▸ TASK BRIEF: Give the data again, word for word.

● ● ● ● ●

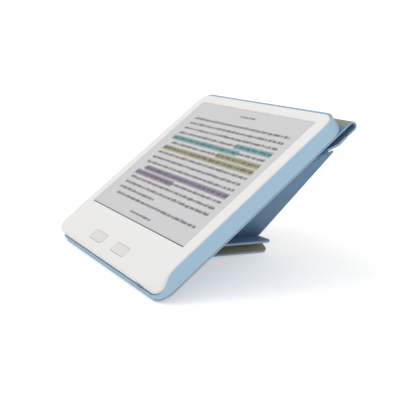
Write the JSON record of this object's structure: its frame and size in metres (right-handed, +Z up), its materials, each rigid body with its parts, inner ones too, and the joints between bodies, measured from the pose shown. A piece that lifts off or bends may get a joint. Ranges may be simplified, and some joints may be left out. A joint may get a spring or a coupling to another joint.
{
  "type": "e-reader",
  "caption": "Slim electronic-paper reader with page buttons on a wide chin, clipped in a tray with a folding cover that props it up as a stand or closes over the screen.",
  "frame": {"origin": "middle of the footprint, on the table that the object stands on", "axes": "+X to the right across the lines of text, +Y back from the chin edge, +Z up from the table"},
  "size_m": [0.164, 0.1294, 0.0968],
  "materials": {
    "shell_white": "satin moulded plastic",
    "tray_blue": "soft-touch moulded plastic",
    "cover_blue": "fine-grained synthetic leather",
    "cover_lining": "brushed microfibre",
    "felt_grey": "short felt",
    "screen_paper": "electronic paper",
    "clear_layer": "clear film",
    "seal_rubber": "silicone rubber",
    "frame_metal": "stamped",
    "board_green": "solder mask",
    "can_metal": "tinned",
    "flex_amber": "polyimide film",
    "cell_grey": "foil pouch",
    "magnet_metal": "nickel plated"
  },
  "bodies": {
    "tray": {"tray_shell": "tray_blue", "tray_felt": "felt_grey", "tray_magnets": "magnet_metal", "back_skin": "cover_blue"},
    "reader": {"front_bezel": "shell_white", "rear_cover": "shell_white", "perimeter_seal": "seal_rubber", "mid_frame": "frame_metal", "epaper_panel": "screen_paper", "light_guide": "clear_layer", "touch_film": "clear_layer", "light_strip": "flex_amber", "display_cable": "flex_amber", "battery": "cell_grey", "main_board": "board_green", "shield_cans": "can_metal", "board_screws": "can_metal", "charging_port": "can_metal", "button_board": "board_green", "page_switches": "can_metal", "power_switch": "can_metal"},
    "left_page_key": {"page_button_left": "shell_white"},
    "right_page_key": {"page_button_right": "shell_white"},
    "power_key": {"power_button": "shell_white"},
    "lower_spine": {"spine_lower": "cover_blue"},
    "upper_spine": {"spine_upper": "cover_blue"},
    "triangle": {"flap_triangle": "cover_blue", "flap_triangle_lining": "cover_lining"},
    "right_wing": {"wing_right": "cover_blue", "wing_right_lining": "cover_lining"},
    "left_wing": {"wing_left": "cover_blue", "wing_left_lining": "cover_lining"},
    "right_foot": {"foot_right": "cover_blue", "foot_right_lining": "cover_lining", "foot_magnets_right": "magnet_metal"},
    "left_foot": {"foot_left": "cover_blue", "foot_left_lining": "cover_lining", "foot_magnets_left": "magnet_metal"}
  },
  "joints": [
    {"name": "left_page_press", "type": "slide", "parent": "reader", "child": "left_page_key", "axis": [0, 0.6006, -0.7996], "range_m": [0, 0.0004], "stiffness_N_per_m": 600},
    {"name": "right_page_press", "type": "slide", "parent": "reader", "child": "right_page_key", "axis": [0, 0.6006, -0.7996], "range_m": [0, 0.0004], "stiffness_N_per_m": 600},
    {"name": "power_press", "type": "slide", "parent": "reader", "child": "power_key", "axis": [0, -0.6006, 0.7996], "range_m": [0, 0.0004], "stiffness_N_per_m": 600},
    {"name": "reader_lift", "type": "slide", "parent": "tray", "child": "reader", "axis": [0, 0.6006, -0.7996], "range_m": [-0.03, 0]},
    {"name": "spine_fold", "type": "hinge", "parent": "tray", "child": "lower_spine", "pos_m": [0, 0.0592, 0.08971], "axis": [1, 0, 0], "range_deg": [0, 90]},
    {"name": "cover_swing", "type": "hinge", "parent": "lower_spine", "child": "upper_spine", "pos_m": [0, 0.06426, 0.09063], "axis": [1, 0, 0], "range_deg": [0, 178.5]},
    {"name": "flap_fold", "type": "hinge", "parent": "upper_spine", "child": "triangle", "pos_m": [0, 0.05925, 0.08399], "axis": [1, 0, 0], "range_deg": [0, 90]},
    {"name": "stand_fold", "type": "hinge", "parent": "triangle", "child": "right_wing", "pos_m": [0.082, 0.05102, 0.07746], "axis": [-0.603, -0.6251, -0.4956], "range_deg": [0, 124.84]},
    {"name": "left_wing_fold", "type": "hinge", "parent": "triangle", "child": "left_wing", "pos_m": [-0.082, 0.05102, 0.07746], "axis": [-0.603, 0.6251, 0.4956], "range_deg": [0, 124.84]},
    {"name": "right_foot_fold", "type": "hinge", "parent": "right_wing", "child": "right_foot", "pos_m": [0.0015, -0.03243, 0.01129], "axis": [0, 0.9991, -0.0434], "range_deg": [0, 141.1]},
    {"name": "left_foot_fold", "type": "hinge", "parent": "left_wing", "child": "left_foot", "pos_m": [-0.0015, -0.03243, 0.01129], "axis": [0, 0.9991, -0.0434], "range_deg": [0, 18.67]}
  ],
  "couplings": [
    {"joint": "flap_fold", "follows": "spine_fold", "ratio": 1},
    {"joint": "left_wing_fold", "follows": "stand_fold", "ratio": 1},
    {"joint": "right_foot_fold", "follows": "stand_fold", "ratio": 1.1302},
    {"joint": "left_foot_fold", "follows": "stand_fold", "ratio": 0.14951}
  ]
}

● ● ● ● ●

▸ SOLUTION FOR THIS EXERCISE:
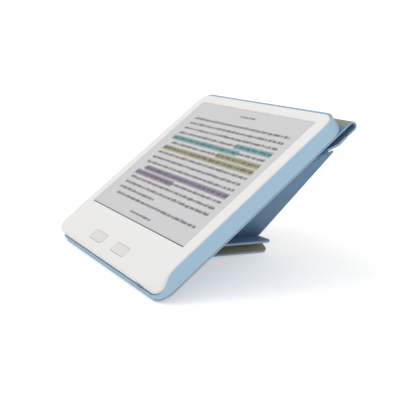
Write the JSON record of this object's structure: its frame and size in metres (right-handed, +Z up), its materials, each rigid body with its parts, inner ones too, and the joints between bodies, measured from the pose shown. A piece that lifts off or bends may get a joint. Ranges may be simplified, and some joints may be left out. A joint may get a spring or a coupling to another joint.
{
  "type": "e-reader",
  "caption": "Slim electronic-paper reader with page buttons on a wide chin, clipped in a tray with a folding cover that props it up as a stand or closes over the screen.",
  "frame": {"origin": "middle of the footprint, on the table that the object stands on", "axes": "+X to the right across the lines of text, +Y back from the chin edge, +Z up from the table"},
  "size_m": [0.164, 0.1294, 0.0968],
  "materials": {
    "shell_white": "satin moulded plastic",
    "tray_blue": "soft-touch moulded plastic",
    "cover_blue": "fine-grained synthetic leather",
    "cover_lining": "brushed microfibre",
    "felt_grey": "short felt",
    "screen_paper": "electronic paper",
    "clear_layer": "clear film",
    "seal_rubber": "silicone rubber",
    "frame_metal": "stamped",
    "board_green": "solder mask",
    "can_metal": "tinned",
    "flex_amber": "polyimide film",
    "cell_grey": "foil pouch",
    "magnet_metal": "nickel plated"
  },
  "bodies": {
    "tray": {"tray_shell": "tray_blue", "tray_felt": "felt_grey", "tray_magnets": "magnet_metal", "back_skin": "cover_blue"},
    "reader": {"front_bezel": "shell_white", "rear_cover": "shell_white", "perimeter_seal": "seal_rubber", "mid_frame": "frame_metal", "epaper_panel": "screen_paper", "light_guide": "clear_layer", "touch_film": "clear_layer", "light_strip": "flex_amber", "display_cable": "flex_amber", "battery": "cell_grey", "main_board": "board_green", "shield_cans": "can_metal", "board_screws": "can_metal", "charging_port": "can_metal", "button_board": "board_green", "page_switches": "can_metal", "power_switch": "can_metal"},
    "left_page_key": {"page_button_left": "shell_white"},
    "right_page_key": {"page_button_right": "shell_white"},
    "power_key": {"power_button": "shell_white"},
    "lower_spine": {"spine_lower": "cover_blue"},
    "upper_spine": {"spine_upper": "cover_blue"},
    "triangle": {"flap_triangle": "cover_blue", "flap_triangle_lining": "cover_lining"},
    "right_wing": {"wing_right": "cover_blue", "wing_right_lining": "cover_lining"},
    "left_wing": {"wing_left": "cover_blue", "wing_left_lining": "cover_lining"},
    "right_foot": {"foot_right": "cover_blue", "foot_right_lining": "cover_lining", "foot_magnets_right": "magnet_metal"},
    "left_foot": {"foot_left": "cover_blue", "foot_left_lining": "cover_lining", "foot_magnets_left": "magnet_metal"}
  },
  "joints": [
    {"name": "left_page_press", "type": "slide", "parent": "reader", "child": "left_page_key", "axis": [0, 0.6006, -0.7996], "range_m": [0, 0.0004], "stiffness_N_per_m": 600},
    {"name": "right_page_press", "type": "slide", "parent": "reader", "child": "right_page_key", "axis": [0, 0.6006, -0.7996], "range_m": [0, 0.0004], "stiffness_N_per_m": 600},
    {"name": "power_press", "type": "slide", "parent": "reader", "child": "power_key", "axis": [0, -0.6006, 0.7996], "range_m": [0, 0.0004], "stiffness_N_per_m": 600},
    {"name": "reader_lift", "type": "slide", "parent": "tray", "child": "reader", "axis": [0, 0.6006, -0.7996], "range_m": [-0.03, 0]},
    {"name": "spine_fold", "type": "hinge", "parent": "tray", "child": "lower_spine", "pos_m": [0, 0.0592, 0.08971], "axis": [1, 0, 0], "range_deg": [0, 90]},
    {"name": "cover_swing", "type": "hinge", "parent": "lower_spine", "child": "upper_spine", "pos_m": [0, 0.06426, 0.09063], "axis": [1, 0, 0], "range_deg": [0, 178.5]},
    {"name": "flap_fold", "type": "hinge", "parent": "upper_spine", "child": "triangle", "pos_m": [0, 0.05925, 0.08399], "axis": [1, 0, 0], "range_deg": [0, 90]},
    {"name": "stand_fold", "type": "hinge", "parent": "triangle", "child": "right_wing", "pos_m": [0.082, 0.05102, 0.07746], "axis": [-0.603, -0.6251, -0.4956], "range_deg": [0, 124.84]},
    {"name": "left_wing_fold", "type": "hinge", "parent": "triangle", "child": "left_wing", "pos_m": [-0.082, 0.05102, 0.07746], "axis": [-0.603, 0.6251, 0.4956], "range_deg": [0, 124.84]},
    {"name": "right_foot_fold", "type": "hinge", "parent": "right_wing", "child": "right_foot", "pos_m": [0.0015, -0.03243, 0.01129], "axis": [0, 0.9991, -0.0434], "range_deg": [0, 141.1]},
    {"name": "left_foot_fold", "type": "hinge", "parent": "left_wing", "child": "left_foot", "pos_m": [-0.0015, -0.03243, 0.01129], "axis": [0, 0.9991, -0.0434], "range_deg": [0, 18.67]}
  ],
  "couplings": [
    {"joint": "flap_fold", "follows": "spine_fold", "ratio": 1},
    {"joint": "left_wing_fold", "follows": "stand_fold", "ratio": 1},
    {"joint": "right_foot_fold", "follows": "stand_fold", "ratio": 1.1302},
    {"joint": "left_foot_fold", "follows": "stand_fold", "ratio": 0.14951}
  ]
}